* _Your task_
Work out how many lines contain "each". Reply with the count alone.
START Input records
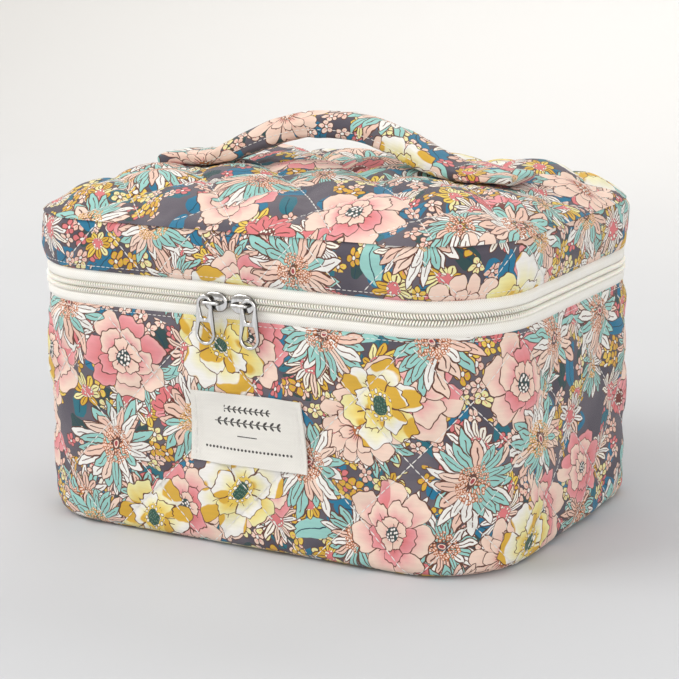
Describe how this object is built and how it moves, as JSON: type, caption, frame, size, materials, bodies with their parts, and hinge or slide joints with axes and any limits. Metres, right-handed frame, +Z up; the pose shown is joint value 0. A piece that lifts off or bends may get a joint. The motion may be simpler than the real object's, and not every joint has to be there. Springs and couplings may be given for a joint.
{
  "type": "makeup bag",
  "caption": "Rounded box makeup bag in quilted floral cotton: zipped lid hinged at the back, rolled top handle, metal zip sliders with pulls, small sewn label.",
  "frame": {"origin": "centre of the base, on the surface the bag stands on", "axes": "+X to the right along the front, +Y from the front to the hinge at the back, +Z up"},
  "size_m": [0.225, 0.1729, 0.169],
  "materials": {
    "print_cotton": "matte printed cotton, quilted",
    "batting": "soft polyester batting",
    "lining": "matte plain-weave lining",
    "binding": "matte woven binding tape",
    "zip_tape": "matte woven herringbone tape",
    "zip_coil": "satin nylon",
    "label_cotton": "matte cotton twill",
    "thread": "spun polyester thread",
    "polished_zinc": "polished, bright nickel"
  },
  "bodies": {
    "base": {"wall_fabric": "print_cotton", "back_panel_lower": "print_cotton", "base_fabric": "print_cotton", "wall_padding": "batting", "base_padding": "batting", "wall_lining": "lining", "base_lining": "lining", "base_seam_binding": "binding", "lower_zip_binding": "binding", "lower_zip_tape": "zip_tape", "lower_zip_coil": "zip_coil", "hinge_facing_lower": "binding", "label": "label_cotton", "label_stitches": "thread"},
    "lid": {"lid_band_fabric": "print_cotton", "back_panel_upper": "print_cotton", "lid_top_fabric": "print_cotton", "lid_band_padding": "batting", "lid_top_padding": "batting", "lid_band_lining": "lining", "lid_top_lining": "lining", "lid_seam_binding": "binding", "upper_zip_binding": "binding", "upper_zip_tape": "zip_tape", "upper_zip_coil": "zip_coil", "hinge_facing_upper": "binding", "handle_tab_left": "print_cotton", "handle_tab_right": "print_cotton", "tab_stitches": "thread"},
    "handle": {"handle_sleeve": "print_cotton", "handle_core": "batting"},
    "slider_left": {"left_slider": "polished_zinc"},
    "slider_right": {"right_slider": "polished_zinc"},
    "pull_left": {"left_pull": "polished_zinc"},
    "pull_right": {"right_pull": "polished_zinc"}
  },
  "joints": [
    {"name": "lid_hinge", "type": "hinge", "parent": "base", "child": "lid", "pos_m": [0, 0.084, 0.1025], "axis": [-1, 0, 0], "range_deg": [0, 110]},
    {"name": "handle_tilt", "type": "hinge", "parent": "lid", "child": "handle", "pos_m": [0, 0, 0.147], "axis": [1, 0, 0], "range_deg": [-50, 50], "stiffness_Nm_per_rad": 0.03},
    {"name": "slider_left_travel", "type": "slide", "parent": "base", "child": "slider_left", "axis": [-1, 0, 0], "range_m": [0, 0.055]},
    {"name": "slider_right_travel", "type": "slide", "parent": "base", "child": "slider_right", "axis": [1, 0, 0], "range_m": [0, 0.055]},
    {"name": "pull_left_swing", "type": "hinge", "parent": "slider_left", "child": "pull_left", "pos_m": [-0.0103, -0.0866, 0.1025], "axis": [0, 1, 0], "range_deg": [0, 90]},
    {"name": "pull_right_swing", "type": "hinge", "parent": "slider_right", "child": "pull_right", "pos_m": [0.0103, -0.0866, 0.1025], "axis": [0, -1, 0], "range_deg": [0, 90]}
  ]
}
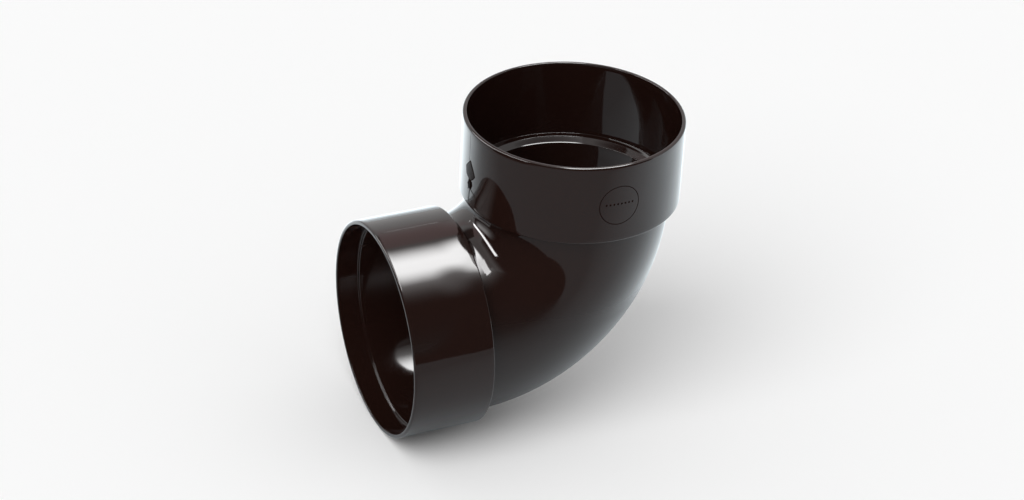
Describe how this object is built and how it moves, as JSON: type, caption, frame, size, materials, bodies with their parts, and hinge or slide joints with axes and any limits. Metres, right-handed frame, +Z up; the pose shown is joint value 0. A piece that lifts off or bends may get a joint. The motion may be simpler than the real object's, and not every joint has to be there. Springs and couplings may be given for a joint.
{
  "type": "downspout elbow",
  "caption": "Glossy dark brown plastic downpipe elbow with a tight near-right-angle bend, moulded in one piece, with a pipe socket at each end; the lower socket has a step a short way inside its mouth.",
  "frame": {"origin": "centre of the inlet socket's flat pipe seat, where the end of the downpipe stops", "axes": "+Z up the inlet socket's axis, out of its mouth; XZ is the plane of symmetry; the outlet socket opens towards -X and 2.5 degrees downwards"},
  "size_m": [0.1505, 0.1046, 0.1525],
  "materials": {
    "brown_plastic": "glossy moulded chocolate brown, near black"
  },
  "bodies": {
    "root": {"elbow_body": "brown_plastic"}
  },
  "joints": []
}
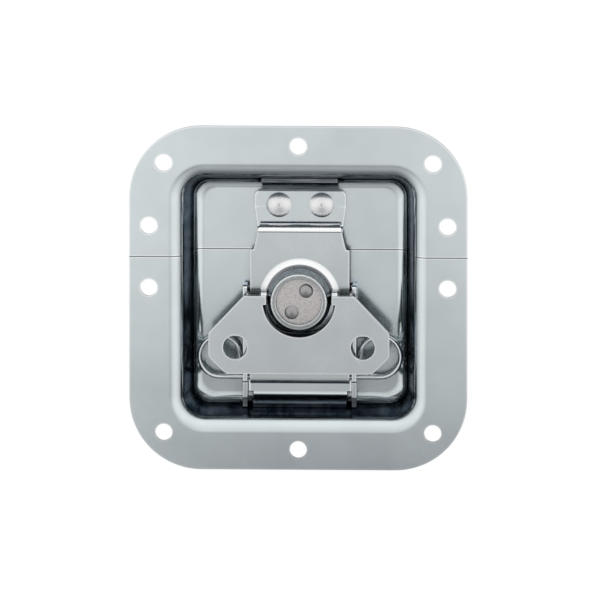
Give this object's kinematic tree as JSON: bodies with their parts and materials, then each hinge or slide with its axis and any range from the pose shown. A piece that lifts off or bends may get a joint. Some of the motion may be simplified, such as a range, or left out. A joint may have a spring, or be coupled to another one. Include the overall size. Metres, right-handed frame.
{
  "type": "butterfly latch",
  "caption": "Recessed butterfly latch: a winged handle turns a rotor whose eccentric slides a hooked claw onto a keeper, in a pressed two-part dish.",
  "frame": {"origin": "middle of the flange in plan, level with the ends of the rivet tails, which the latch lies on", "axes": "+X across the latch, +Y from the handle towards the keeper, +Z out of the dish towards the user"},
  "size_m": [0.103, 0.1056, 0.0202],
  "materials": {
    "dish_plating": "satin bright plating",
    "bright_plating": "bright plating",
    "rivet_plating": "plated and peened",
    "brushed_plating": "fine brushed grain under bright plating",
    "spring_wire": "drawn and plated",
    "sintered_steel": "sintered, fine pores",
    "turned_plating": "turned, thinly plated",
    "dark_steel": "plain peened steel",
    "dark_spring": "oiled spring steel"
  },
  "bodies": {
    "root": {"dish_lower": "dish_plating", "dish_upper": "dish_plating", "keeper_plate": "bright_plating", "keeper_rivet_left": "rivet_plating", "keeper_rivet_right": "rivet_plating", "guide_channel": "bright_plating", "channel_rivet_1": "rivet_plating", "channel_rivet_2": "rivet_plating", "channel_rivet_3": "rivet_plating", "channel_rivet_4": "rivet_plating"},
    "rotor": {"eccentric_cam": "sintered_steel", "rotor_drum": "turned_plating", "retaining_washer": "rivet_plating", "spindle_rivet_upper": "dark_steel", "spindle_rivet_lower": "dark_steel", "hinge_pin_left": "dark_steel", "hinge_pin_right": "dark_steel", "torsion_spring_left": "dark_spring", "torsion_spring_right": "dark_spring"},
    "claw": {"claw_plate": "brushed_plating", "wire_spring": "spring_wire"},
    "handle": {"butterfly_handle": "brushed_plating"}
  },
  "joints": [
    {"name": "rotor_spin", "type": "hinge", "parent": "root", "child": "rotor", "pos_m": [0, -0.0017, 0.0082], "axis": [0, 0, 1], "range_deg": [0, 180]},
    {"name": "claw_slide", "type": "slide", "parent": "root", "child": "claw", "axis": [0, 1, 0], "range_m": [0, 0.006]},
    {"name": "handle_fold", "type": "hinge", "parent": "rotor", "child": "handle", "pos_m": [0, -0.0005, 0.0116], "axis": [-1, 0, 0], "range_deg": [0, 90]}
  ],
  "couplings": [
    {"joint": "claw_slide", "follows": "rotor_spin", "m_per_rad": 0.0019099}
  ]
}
END Input records
* _Solution for this problem_
2